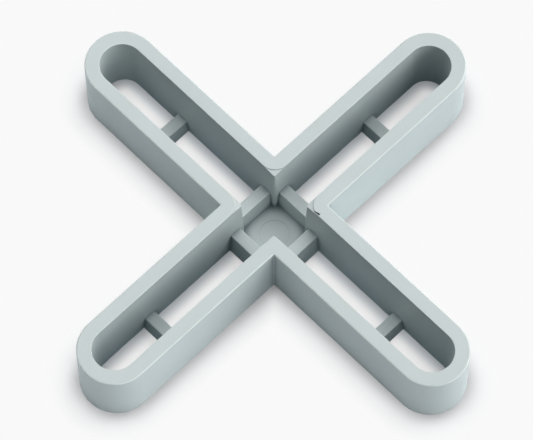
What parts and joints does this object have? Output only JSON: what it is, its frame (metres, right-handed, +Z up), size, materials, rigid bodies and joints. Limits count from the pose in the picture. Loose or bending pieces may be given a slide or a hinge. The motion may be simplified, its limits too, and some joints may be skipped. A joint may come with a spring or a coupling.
{
  "type": "tile spacer",
  "caption": "Hollow cross-shaped tile spacer: round-ended slotted arms, tied by low crossbars, set an even joint where tile corners meet.",
  "frame": {"origin": "middle of the underside", "axes": "arms lie along X and Y, +Z is up out of the joint"},
  "size_m": [0.068, 0.068, 0.01],
  "materials": {
    "spacer_plastic": "satin"
  },
  "bodies": {
    "root": {"cross_spacer": "spacer_plastic"}
  },
  "joints": []
}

================================

● **WRITTEN PROBLEM**: From the data above, extract every line in its exact form.

● **SOLUTION TO THIS EXERCISE**:
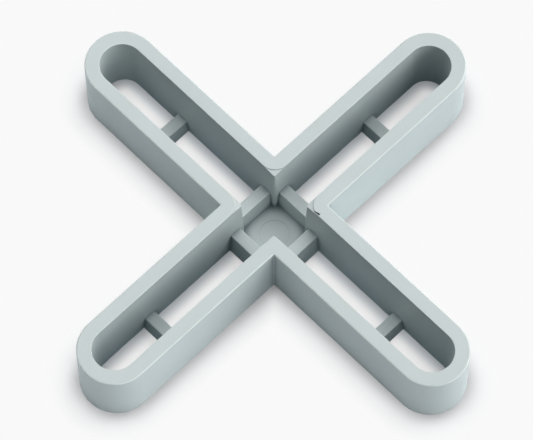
What parts and joints does this object have? Output only JSON: what it is, its frame (metres, right-handed, +Z up), size, materials, rigid bodies and joints. Limits count from the pose in the picture. Loose or bending pieces may be given a slide or a hinge. The motion may be simplified, its limits too, and some joints may be skipped. A joint may come with a spring or a coupling.
{
  "type": "tile spacer",
  "caption": "Hollow cross-shaped tile spacer: round-ended slotted arms, tied by low crossbars, set an even joint where tile corners meet.",
  "frame": {"origin": "middle of the underside", "axes": "arms lie along X and Y, +Z is up out of the joint"},
  "size_m": [0.068, 0.068, 0.01],
  "materials": {
    "spacer_plastic": "satin"
  },
  "bodies": {
    "root": {"cross_spacer": "spacer_plastic"}
  },
  "joints": []
}